Pete Yost of the Associated Press writes: "A high school in West Virginia, where he is in a close race for the state's five electoral votes, provides the latest forum for President Bush to both promote and defend his record on education."
Ron Hutcheson of Knight Ridder Newspapers writes: "President Bush travels to West Virginia on Thursday to talk about education, but the hot topic in Parkersburg is the trouble in Iraq.
"Bush's visit to Parkersburg South High School comes just five days after this town of 33,000 on the western edge of the state buried its third casualty from the Iraq war."
Bush in Bethesda
Yesterday, Bush went to Bethesda with his education message.
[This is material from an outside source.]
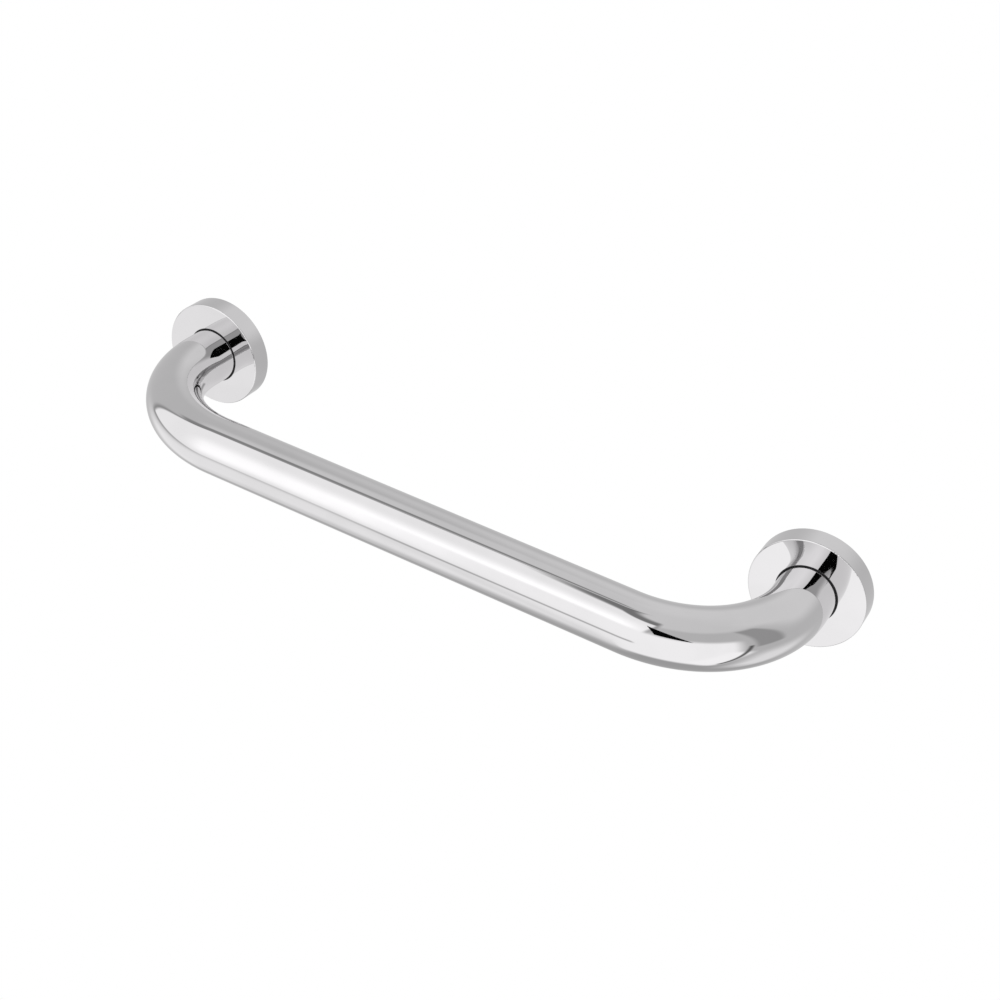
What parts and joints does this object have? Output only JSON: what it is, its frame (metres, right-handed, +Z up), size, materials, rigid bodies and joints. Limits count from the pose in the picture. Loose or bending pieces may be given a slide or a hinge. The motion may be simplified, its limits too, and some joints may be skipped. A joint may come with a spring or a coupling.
{
  "type": "grab rail",
  "caption": "Straight wall grab rail: a bent polished steel tube on two concealed screw flanges, each hidden by a round cover rose that slides forward and turns.",
  "frame": {"origin": "on the wall plane, midway between the centres of the two flanges", "axes": "+X along the rail, +Y into the wall (the rail stands off towards -Y), +Z up"},
  "size_m": [0.35, 0.0827, 0.05],
  "materials": {
    "polished_steel": "mirror polished stainless steel",
    "rose_steel": "mirror polished stainless steel sheet",
    "flange_steel": "plain rolled stainless plate",
    "weld_metal": "as-welded bead with a light heat tint",
    "black_rubber": "matt"
  },
  "bodies": {
    "rail": {"rail_tube": "polished_steel", "left_wall_flange": "flange_steel", "left_flange_weld": "weld_metal", "right_wall_flange": "flange_steel", "right_flange_weld": "weld_metal"},
    "left_ring": {"left_grip_ring": "black_rubber"},
    "left_rose": {"left_cover_rose": "rose_steel"},
    "right_ring": {"right_grip_ring": "black_rubber"},
    "right_rose": {"right_cover_rose": "rose_steel"}
  },
  "joints": [
    {"name": "left_rose_slide", "type": "slide", "parent": "rail", "child": "left_ring", "axis": [0, -1, 0], "range_m": [0, 0.009]},
    {"name": "left_rose_spin", "type": "hinge", "parent": "left_ring", "child": "left_rose", "pos_m": [-0.15, 0, 0], "axis": [0, -1, 0], "continuous": true},
    {"name": "right_rose_slide", "type": "slide", "parent": "rail", "child": "right_ring", "axis": [0, -1, 0], "range_m": [0, 0.009]},
    {"name": "right_rose_spin", "type": "hinge", "parent": "right_ring", "child": "right_rose", "pos_m": [0.15, 0, 0], "axis": [0, -1, 0], "continuous": true}
  ]
}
Yost writes: "President Bush defended his education record on Wednesday, saying his insistence that schools demonstrate improvements in student performance in exchange for federal money is building better school systems."
Here's the text of Bush's remarks.
Late Night Humor From NBC's "The Tonight Show with Jay Leno", via Reuters:
"According to a new poll, President Bush's approval rating is at an all-time low but Kerry still can't catch up with him. So people don't like Bush but they don't seem to like Kerry very much either. We have two guys nobody wants to vote for. No wonder we can't sell democracy in Iraq, we can't even give it away here."
And from CBS's "The Late Late Show With Craig Kilborn:"
"The prison scandal is really hurting President Bush's poll numbers. In fact, I hear he is already working on his concession smirk."